FatFS, as far as C programming goes is fairly complex to follow. There's a lot of error checking built in to the routines as well. TinyFS comes in at about 12k of ROM space on my chip with only the read routines. The compiler I use does not optimize that well, so I don't know what it will come out to on yours.

The Logic analyzer was a big help with this. I could not have got it all working without being able to see the SPI back and forth, and the timings.

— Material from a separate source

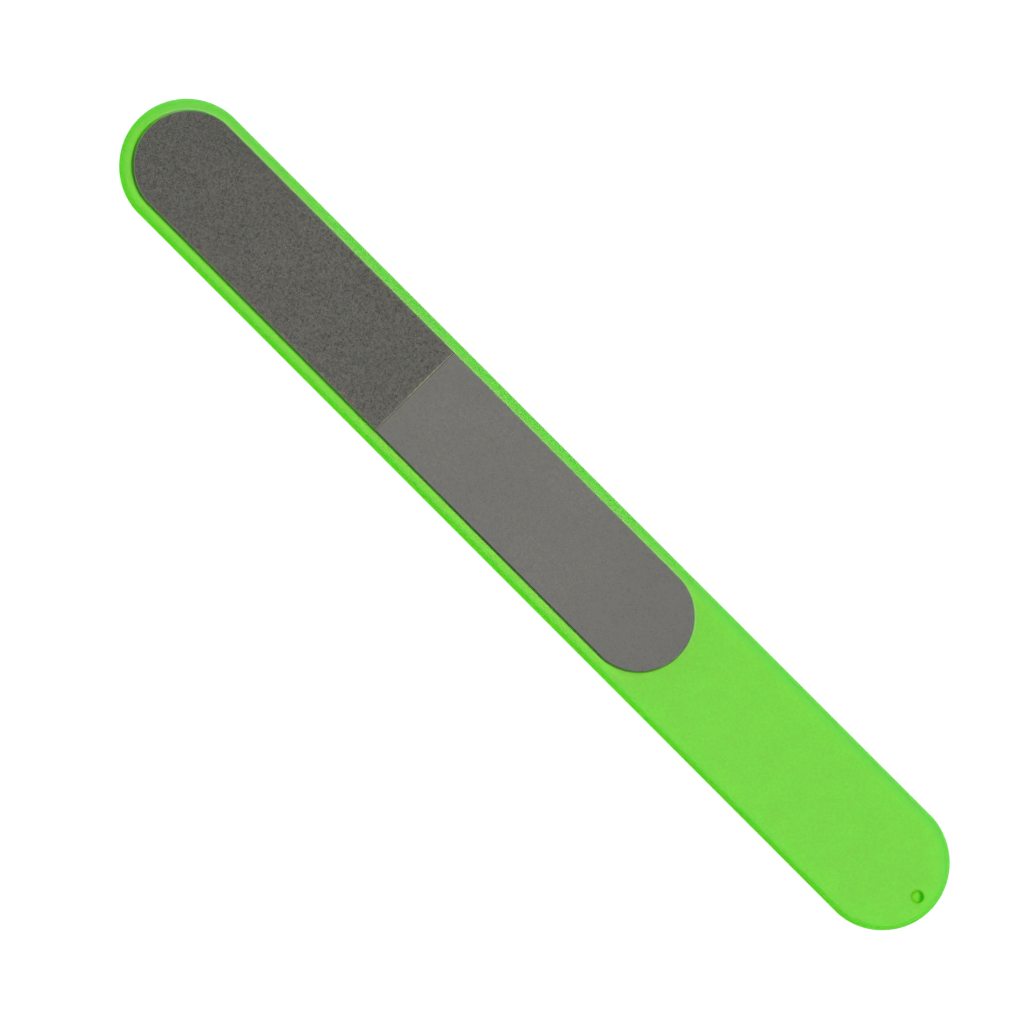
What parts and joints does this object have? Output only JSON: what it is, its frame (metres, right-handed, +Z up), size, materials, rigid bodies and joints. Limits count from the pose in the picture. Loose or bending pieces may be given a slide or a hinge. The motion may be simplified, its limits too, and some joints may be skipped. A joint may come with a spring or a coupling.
{
  "type": "nail file",
  "caption": "Flat nail file: a moulded plastic blade with a bare handle and a coarse and a fine abrasive strip end to end in a shallow pocket.",
  "frame": {"origin": "on the surface that the file lies on, under the middle of the blade", "axes": "+X along the blade towards the bare handle, +Y across the blade, +Z up out of the abrasive face"},
  "size_m": [0.178, 0.0216, 0.0033],
  "materials": {
    "lime_plastic": "lime-green moulded plastic with a fine satin texture",
    "coarse_abrasive": "coarse dark grey abrasive grains set in resin",
    "fine_abrasive": "fine mid-grey abrasive coat, dead matt",
    "buff_paper": "buff backing paper with a cut edge",
    "dark_paper": "dark grey backing paper with a cut edge",
    "clear_adhesive": "clear pressure-sensitive adhesive film"
  },
  "bodies": {
    "root": {"handle_blade": "lime_plastic", "coarse_grit_layer": "coarse_abrasive", "coarse_backing_paper": "buff_paper", "coarse_adhesive_film": "clear_adhesive", "fine_grit_layer": "fine_abrasive", "fine_backing_paper": "dark_paper", "fine_adhesive_film": "clear_adhesive"}
  },
  "joints": []
}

Anyway, I think you'll be happier having your own access routines than relying on a third party. I've gotten my SD card access routines ready and my HTTP server is working, so now I just have to tie them together to serve pages off the SD card and I'll be ready to make up a final board for my embedded server project, and I'll be happy.

 

[DirtyLude]

The DOSonCHIP breakout I made. It's already conformal coated, and I never bothered putting the time keeping crystal on it. The chip was soldered/unsoldered a few times, which is why it looks a mess. I kept thinking it wasn't sitting properly because I wasn't getting the right data from it, just garbage, then I found out the latest version of the firmware only supports a command packet structure, which is different than the original documentation they put out shows.

 

[AtomSoft]

wow good job!

Ill be sure to try that above code as a test thanks. It seems simple to use it but heh i am always mistaken lol

 

[Noggin]

Whatever micro you end up going with, still take a look at Microchip's library. It would make using PIC24/PIC32 almost a no-brainer once you get it set up but it should be portable to lower end micros as well. Even if porting it would be more difficult than rolling your own from scratch it can still convert any Window's fonts or bitmaps to compilable .c files for super easy inclusion to your project. If you have images on a SD card to be displayed the bitmap converter probably won't be of much use to you, but the fonts may be.